A very tired Granny decided to go home and sleep for the remainder of the day, as she was travelling back to Ireland the following day. The rest of us sat around, talked to friends, and listened to a Breton band, who were the winding-down group.
To be honest, they were more of a winding-people-up group than a winding-down group. They were very lively and got everyone moving. Great craic.
(Almost) finally, there was a fantastic parade of exotic insects, who emerged one by one from a dark cocoon.
We followed them around the square and up towards the war memorial, from where the very last event of the Grand Bouillon was launched (literally).
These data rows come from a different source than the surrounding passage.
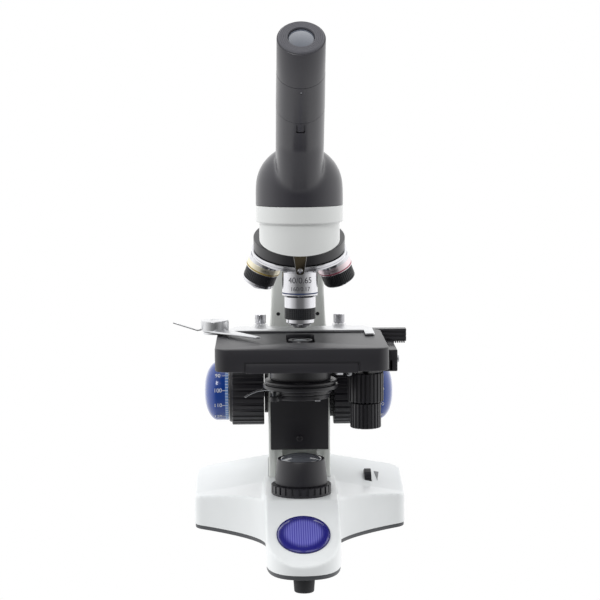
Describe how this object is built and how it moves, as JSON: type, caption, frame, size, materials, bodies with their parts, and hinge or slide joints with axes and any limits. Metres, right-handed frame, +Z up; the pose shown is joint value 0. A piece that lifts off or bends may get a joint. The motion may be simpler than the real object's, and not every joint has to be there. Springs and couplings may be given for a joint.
{
  "type": "microscope",
  "caption": "Upright monocular teaching microscope with a cast stand, mechanical stage, condenser, lamp, revolving nosepiece and slanted eyepiece head.",
  "frame": {"origin": "middle of the front foot's sole, on the surface that the microscope stands on", "axes": "+Z up along the optical axis, +X to the user's right, +Y away from the user, towards the arm"},
  "size_m": [0.164, 0.223, 0.3669],
  "materials": {
    "white_paint": "smooth white powder coat, satin gloss",
    "arm_paint": "smooth off-white powder coat, satin gloss",
    "dark_plate": "dark grey moulded plastic, matte",
    "black_plastic": "black moulded plastic, fine satin",
    "head_plastic": "charcoal moulded plastic, satin",
    "black_metal": "black stove enamel, satin",
    "foot_rubber": "moulded black rubber",
    "chrome": "polished chrome plate",
    "steel": "turned bright steel",
    "satin_steel": "satin nickel-plated sheet",
    "brass": "machined brass",
    "blue_knob": "glossy blue moulded plastic",
    "badge_enamel": "clear domed blue enamel",
    "glass": "polished optical glass",
    "circuit_board": "green circuit board"
  },
  "bodies": {
    "stand": {"base_shell": "white_paint", "base_plate": "dark_plate", "foot_front": "foot_rubber", "foot_rear_left": "foot_rubber", "foot_rear_right": "foot_rubber", "arm": "arm_paint", "head_bowl": "white_paint", "badge": "badge_enamel", "dc_inlet": "black_plastic", "power_board": "circuit_board", "lamp_housing": "black_plastic", "lamp_ring": "black_plastic", "led_module": "steel", "lamp_lens": "glass", "nosepiece_mount": "black_metal", "click_spring": "black_metal"},
    "coarse_drive": {"coarse_shaft": "steel", "coarse_knob_left": "black_plastic", "coarse_knob_right": "black_plastic"},
    "fine_drive": {"fine_shaft": "steel", "fine_knob_left": "blue_knob", "fine_knob_right": "blue_knob"},
    "tension": {"tension_ring": "black_plastic"},
    "lift": {"coarse_slide": "black_metal", "focus_rack": "brass"},
    "stage": {"stage_carrier": "black_metal", "stage_bracket": "black_metal", "stage_top": "black_metal", "condenser_holder": "black_metal"},
    "condenser_clamp": {"condenser_screw": "chrome"},
    "condenser": {"condenser_body": "black_metal", "condenser_top_lens": "glass", "condenser_field_lens": "glass", "filter_pin": "steel"},
    "iris": {"iris_lever": "steel"},
    "filter": {"filter_holder": "black_plastic"},
    "carriage": {"y_carriage": "black_metal"},
    "y_drive": {"y_knob": "black_plastic"},
    "x_drive": {"x_knob": "black_plastic"},
    "holder": {"x_bar": "black_metal", "slide_holder": "satin_steel"},
    "finger": {"slide_finger": "satin_steel"},
    "screw_left": {"thumbscrew_left": "chrome"},
    "screw_right": {"thumbscrew_right": "chrome"},
    "nosepiece": {"turret": "chrome", "objective_40x": "chrome", "objective_10x": "chrome", "objective_4x": "chrome", "port_plug": "black_plastic"},
    "nose_40x": {"objective_40x_nose": "chrome"},
    "head": {"head_dome": "head_plastic", "eyepiece_tube": "head_plastic", "head_prism": "glass"},
    "ocular": {"eyepiece": "head_plastic", "eye_lens": "glass", "field_lens": "glass"},
    "dimmer": {"dimmer_wheel": "black_plastic", "dimmer_shaft": "steel"}
  },
  "joints": [
    {"name": "coarse_lift", "type": "slide", "parent": "stand", "child": "lift", "axis": [0, 0, 1], "range_m": [-0.0095, 0.0045]},
    {"name": "coarse_turn", "type": "hinge", "parent": "stand", "child": "coarse_drive", "pos_m": [0, 0.149, 0.109], "axis": [1, 0, 0], "range_deg": [-56.5, 118.8]},
    {"name": "fine_lift", "type": "slide", "parent": "lift", "child": "stage", "axis": [0, 0, 1], "range_m": [-0.0004, 0.0004]},
    {"name": "fine_turn", "type": "hinge", "parent": "stand", "child": "fine_drive", "pos_m": [0, 0.149, 0.109], "axis": [1, 0, 0], "range_deg": [-721, 721]},
    {"name": "tension_turn", "type": "hinge", "parent": "stand", "child": "tension", "pos_m": [0, 0.149, 0.109], "axis": [1, 0, 0], "range_deg": [-30, 60]},
    {"name": "clamp_turn", "type": "hinge", "parent": "stage", "child": "condenser_clamp", "pos_m": [0.024, 0.074, 0.134], "axis": [1, 0, 0], "range_deg": [-360, 0]},
    {"name": "condenser_slide", "type": "slide", "parent": "stage", "child": "condenser", "axis": [0, 0, 1], "range_m": [-0.006, 0]},
    {"name": "iris_turn", "type": "hinge", "parent": "condenser", "child": "iris", "pos_m": [0, 0.074, 0.121], "axis": [0, 0, 1], "range_deg": [-45, 15]},
    {"name": "filter_swing", "type": "hinge", "parent": "condenser", "child": "filter", "pos_m": [-0.018, 0.057, 0.1175], "axis": [0, 0, -1], "range_deg": [0, 90]},
    {"name": "y_travel", "type": "slide", "parent": "stage", "child": "carriage", "axis": [0, 1, 0], "range_m": [-0.01, 0.012]},
    {"name": "y_turn", "type": "hinge", "parent": "carriage", "child": "y_drive", "pos_m": [0.0453, 0.092, 0.12], "axis": [0, 0, 1], "range_deg": [-144, 173]},
    {"name": "x_travel", "type": "slide", "parent": "carriage", "child": "holder", "axis": [1, 0, 0], "range_m": [-0.024, 0.012]},
    {"name": "x_turn", "type": "hinge", "parent": "carriage", "child": "x_drive", "pos_m": [0.0453, 0.092, 0.1], "axis": [0, 0, 1], "range_deg": [-173, 345]},
    {"name": "finger_swing", "type": "hinge", "parent": "holder", "child": "finger", "pos_m": [-0.0586, 0.096, 0.16], "axis": [0, 0, 1], "range_deg": [-35, 0], "stiffness_Nm_per_rad": 0.03, "springref_deg": 22.92},
    {"name": "screw_left_turn", "type": "hinge", "parent": "holder", "child": "screw_left", "pos_m": [-0.0271, 0.1355, 0.162], "axis": [0, 0, 1], "range_deg": [0, 360]},
    {"name": "screw_right_turn", "type": "hinge", "parent": "holder", "child": "screw_right", "pos_m": [0.0289, 0.1355, 0.162], "axis": [0, 0, 1], "range_deg": [0, 360]},
    {"name": "nosepiece_turn", "type": "hinge", "parent": "stand", "child": "nosepiece", "pos_m": [0, 0.074, 0.2667], "axis": [0, 0.342, -0.9397], "continuous": true},
    {"name": "nose_40x_spring", "type": "slide", "parent": "nosepiece", "child": "nose_40x", "axis": [0, 0, 1], "range_m": [0, 0.0015], "stiffness_N_per_m": 400, "springref_m": -0.004},
    {"name": "head_turn", "type": "hinge", "parent": "stand", "child": "head", "pos_m": [0, 0.074, 0.2475], "axis": [0, 0, 1], "continuous": true},
    {"name": "eyepiece_turn", "type": "hinge", "parent": "head", "child": "ocular", "pos_m": [0, 0.074, 0.2585], "axis": [0, -0.7071, 0.7071], "continuous": true},
    {"name": "dimmer_turn", "type": "hinge", "parent": "stand", "child": "dimmer", "pos_m": [0.05, 0.157, 0.0371], "axis": [1, 0, 0], "range_deg": [0, 270]}
  ],
  "couplings": [
    {"joint": "coarse_turn", "follows": "coarse_lift", "rad_per_m": -217.39},
    {"joint": "fine_turn", "follows": "fine_lift", "rad_per_m": -31416},
    {"joint": "y_turn", "follows": "y_travel", "rad_per_m": 250},
    {"joint": "x_turn", "follows": "x_travel", "rad_per_m": -250}
  ]
}
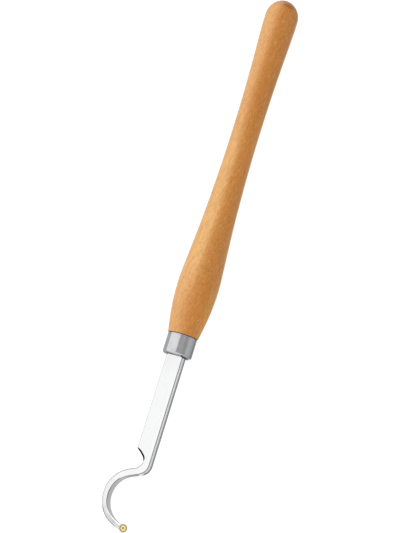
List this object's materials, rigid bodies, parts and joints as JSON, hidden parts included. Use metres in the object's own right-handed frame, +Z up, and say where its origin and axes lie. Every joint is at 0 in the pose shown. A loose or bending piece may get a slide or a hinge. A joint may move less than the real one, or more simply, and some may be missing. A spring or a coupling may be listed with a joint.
{
  "type": "hollowing tool",
  "caption": "Woodturning hollowing tool with a turned wooden handle, a steel ferrule, and a square bar with a swan neck and open hook that holds a small round replaceable cutter.",
  "frame": {"origin": "on the bar's flat underside, on the tool's centre line, halfway along the straight length of bar between ferrule and neck, where the bar lies on a lathe's tool rest", "axes": "+X along the tool towards the cutter, +Y to the side that the hook's mouth opens to, +Z up out of the cutter's top face"},
  "size_m": [0.5495, 0.0469, 0.0405],
  "materials": {
    "beech": "clear satin lacquer over light close-grained hardwood with short dark flecks",
    "ferrule_steel": "turned and polished",
    "bar_steel": "bright, finely ground",
    "carbide": "ground hard metal with a polished cutting edge",
    "gold_screw": "gold-coloured plating"
  },
  "bodies": {
    "tool": {"handle": "beech", "ferrule": "ferrule_steel", "tool_bar": "bar_steel"},
    "cutter": {"cutter_insert": "carbide"},
    "screw": {"insert_screw": "gold_screw"}
  },
  "joints": [
    {"name": "cutter_turn", "type": "hinge", "parent": "tool", "child": "cutter", "pos_m": [0.12085, 0, 0.00795], "axis": [0, 0, 1], "continuous": true},
    {"name": "screw_lift", "type": "slide", "parent": "tool", "child": "screw", "axis": [0, 0, 1], "range_m": [0, 0.008]}
  ]
}
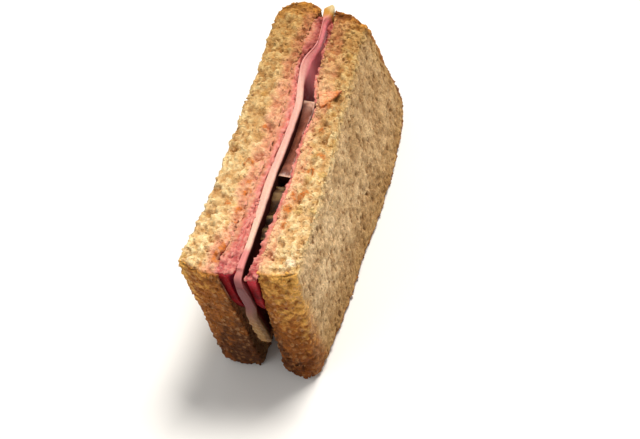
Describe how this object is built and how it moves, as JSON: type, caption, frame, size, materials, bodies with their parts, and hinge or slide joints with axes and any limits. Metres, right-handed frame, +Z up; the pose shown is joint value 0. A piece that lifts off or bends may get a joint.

Everybody was given the paper programmes, which had been circulating all weekend, and we had to turn them into aeroplanes and throw them all into the air simultaneously. Nice idea, but it’s a pity the wind wasn’t more favourable. One of my friends used to be in the aeroplane insurance business. He was gutted he hadn’t sold a few policies beforehand.
Next time, Glen, next time. You’ll be prepared.
A final word :
Everything about the Grand Bouillon is voluntary. Sure, the big-name bands, printers of programmes and some other essentials like that have to be paid, but everything else is 100% volunteer based. Security, parking, construction and deconstruction of facilities, food preparation, workshops, demos, most of the performances. And those blessed Faeries who danced around all weekend had one other task to do – they gathered money in shrimping nets in order to pay for all those things that could not be voluntary. And, to be fair to all of the Josef le Savons who attended, nobody was shy about stuffing a note or two into their nets.
Well played, Reillanne, well played. Once again you have shown how a tiny village can box way, way above its weight.
I am so unbelievably lucky to live here.